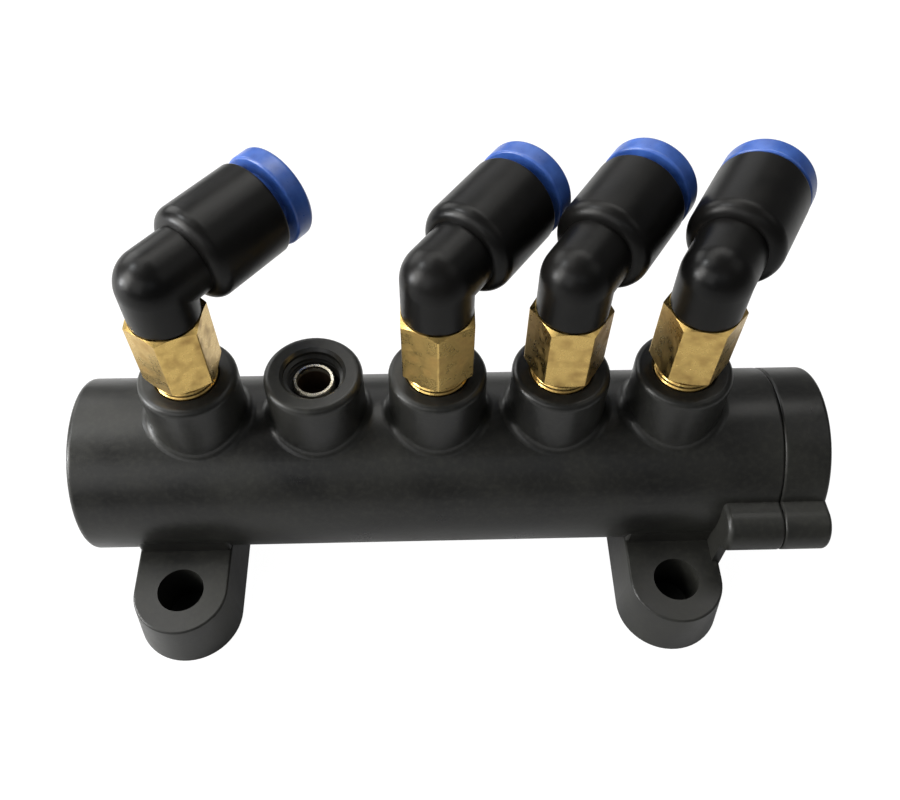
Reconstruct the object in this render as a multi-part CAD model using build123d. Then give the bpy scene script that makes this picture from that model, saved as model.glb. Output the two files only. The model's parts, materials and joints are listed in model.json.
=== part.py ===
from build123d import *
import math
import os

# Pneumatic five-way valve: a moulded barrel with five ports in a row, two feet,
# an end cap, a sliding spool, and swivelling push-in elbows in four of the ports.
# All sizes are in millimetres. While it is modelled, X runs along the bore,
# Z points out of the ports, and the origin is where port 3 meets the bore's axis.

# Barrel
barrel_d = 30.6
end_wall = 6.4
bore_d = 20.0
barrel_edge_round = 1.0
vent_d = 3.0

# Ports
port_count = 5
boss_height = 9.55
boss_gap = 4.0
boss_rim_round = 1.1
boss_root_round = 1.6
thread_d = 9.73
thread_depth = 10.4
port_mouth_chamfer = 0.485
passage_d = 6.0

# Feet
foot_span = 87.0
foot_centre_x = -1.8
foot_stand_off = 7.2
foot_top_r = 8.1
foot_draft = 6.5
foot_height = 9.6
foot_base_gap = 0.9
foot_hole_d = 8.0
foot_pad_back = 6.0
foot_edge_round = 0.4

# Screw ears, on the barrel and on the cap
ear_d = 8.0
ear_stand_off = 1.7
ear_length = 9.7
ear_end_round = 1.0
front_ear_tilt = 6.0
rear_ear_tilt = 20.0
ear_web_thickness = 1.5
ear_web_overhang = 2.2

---

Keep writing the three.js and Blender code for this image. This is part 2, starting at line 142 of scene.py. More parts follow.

--

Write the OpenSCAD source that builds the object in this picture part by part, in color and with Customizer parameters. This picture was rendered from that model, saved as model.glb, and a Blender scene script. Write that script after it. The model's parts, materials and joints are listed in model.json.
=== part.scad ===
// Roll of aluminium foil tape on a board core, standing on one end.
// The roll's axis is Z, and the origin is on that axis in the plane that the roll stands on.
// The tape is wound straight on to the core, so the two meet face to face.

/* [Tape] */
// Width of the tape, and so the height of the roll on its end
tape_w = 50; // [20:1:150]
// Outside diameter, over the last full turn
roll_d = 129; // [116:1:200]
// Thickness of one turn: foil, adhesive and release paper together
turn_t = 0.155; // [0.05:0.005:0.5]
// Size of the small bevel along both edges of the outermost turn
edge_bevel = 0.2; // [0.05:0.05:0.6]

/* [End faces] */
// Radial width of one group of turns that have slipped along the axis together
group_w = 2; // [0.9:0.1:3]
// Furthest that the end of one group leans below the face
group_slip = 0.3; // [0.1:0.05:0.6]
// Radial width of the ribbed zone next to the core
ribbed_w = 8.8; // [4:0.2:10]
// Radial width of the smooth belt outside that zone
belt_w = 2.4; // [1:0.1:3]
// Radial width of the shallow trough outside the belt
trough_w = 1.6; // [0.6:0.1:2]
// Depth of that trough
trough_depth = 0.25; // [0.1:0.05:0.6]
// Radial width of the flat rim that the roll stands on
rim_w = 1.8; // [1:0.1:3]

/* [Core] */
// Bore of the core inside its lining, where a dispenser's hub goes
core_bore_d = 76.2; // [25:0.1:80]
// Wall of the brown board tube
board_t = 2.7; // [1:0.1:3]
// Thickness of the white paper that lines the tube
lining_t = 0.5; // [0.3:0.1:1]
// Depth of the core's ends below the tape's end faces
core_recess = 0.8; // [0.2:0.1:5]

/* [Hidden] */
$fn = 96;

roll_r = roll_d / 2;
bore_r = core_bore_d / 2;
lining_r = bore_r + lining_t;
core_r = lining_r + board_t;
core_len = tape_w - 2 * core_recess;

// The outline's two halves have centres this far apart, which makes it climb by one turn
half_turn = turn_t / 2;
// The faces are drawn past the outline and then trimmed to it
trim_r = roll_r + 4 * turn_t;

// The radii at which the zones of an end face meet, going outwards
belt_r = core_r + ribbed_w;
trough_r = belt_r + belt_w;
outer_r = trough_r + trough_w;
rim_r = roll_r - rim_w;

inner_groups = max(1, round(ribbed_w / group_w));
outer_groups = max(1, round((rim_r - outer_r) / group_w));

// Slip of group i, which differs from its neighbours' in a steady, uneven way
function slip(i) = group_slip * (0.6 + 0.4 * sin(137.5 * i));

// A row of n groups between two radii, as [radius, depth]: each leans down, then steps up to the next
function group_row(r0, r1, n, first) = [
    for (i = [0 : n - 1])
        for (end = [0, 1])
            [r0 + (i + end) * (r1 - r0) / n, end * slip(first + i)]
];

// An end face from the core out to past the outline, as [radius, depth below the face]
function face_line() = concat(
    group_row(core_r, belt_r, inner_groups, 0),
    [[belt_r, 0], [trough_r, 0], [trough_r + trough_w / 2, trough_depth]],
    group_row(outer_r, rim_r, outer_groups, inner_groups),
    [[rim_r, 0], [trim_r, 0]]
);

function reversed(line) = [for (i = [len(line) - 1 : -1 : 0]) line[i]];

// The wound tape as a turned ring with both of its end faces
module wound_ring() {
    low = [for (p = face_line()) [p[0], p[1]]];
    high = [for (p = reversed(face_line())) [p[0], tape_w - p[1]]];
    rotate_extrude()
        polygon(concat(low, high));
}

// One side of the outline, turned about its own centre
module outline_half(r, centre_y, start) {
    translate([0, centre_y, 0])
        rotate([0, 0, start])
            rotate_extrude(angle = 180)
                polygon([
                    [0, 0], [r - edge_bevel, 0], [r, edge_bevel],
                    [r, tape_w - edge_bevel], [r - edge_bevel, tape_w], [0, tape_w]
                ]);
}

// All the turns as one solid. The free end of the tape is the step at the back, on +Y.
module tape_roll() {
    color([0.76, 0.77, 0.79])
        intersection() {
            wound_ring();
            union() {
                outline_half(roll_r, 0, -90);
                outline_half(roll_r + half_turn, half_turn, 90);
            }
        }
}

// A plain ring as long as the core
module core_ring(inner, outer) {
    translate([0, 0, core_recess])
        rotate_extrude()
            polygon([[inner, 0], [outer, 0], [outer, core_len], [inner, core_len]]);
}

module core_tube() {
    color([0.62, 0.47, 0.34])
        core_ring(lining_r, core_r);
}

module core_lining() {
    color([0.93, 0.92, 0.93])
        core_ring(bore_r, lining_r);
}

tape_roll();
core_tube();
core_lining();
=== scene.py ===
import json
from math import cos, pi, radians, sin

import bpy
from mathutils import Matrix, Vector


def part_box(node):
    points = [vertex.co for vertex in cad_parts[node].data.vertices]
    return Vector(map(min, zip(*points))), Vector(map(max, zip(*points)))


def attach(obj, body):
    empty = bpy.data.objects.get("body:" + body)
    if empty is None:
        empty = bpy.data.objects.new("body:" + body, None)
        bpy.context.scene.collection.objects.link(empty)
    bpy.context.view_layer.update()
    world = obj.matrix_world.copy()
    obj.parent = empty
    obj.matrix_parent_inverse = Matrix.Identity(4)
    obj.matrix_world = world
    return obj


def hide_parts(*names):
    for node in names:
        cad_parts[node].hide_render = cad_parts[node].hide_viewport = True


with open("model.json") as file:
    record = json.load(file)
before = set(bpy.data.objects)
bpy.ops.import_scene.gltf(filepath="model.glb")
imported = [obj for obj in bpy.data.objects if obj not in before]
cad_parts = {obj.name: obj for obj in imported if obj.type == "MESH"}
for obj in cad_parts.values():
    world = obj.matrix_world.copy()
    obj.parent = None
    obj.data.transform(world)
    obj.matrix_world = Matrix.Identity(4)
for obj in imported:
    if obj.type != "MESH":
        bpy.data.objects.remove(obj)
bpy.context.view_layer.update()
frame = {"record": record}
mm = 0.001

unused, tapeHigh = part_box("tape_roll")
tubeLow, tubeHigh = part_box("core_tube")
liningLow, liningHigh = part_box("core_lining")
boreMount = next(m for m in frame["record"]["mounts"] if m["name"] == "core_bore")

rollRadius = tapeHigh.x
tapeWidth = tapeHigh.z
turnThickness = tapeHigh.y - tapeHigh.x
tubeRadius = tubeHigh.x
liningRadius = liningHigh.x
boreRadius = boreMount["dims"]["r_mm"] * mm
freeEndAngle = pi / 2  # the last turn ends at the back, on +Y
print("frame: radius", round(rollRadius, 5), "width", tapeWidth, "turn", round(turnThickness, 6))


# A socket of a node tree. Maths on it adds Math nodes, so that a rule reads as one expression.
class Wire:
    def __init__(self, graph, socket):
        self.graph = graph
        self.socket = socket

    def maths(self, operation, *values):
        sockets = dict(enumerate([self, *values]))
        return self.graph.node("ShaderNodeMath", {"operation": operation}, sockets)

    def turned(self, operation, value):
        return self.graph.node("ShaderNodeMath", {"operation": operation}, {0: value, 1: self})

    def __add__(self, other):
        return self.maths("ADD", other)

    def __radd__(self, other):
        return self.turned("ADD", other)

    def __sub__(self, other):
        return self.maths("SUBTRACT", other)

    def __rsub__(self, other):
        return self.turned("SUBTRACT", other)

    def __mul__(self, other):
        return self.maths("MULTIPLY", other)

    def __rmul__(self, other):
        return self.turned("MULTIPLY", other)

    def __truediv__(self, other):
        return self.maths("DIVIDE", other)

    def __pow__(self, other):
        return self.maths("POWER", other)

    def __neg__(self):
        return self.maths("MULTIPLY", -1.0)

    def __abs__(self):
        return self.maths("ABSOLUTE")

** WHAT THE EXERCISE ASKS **
Only the lines from the one bearing "its own centre" through the one bearing "before = set(bpy.data.objects)" should be repeated, exactly as given.

** TASK SOLUTION **
// One side of the outline, turned about its own centre
module outline_half(r, centre_y, start) {
    translate([0, centre_y, 0])
        rotate([0, 0, start])
            rotate_extrude(angle = 180)
                polygon([
                    [0, 0], [r - edge_bevel, 0], [r, edge_bevel],
                    [r, tape_w - edge_bevel], [r - edge_bevel, tape_w], [0, tape_w]
                ]);
}

// All the turns as one solid. The free end of the tape is the step at the back, on +Y.
module tape_roll() {
    color([0.76, 0.77, 0.79])
        intersection() {
            wound_ring();
            union() {
                outline_half(roll_r, 0, -90);
                outline_half(roll_r + half_turn, half_turn, 90);
            }
        }
}

// A plain ring as long as the core
module core_ring(inner, outer) {
    translate([0, 0, core_recess])
        rotate_extrude()
            polygon([[inner, 0], [outer, 0], [outer, core_len], [inner, core_len]]);
}

module core_tube() {
    color([0.62, 0.47, 0.34])
        core_ring(lining_r, core_r);
}

module core_lining() {
    color([0.93, 0.92, 0.93])
        core_ring(bore_r, lining_r);
}

tape_roll();
core_tube();
core_lining();
=== scene.py ===
import json
from math import cos, pi, radians, sin

import bpy
from mathutils import Matrix, Vector


def part_box(node):
    points = [vertex.co for vertex in cad_parts[node].data.vertices]
    return Vector(map(min, zip(*points))), Vector(map(max, zip(*points)))


def attach(obj, body):
    empty = bpy.data.objects.get("body:" + body)
    if empty is None:
        empty = bpy.data.objects.new("body:" + body, None)
        bpy.context.scene.collection.objects.link(empty)
    bpy.context.view_layer.update()
    world = obj.matrix_world.copy()
    obj.parent = empty
    obj.matrix_parent_inverse = Matrix.Identity(4)
    obj.matrix_world = world
    return obj


def hide_parts(*names):
    for node in names:
        cad_parts[node].hide_render = cad_parts[node].hide_viewport = True


with open("model.json") as file:
    record = json.load(file)
before = set(bpy.data.objects)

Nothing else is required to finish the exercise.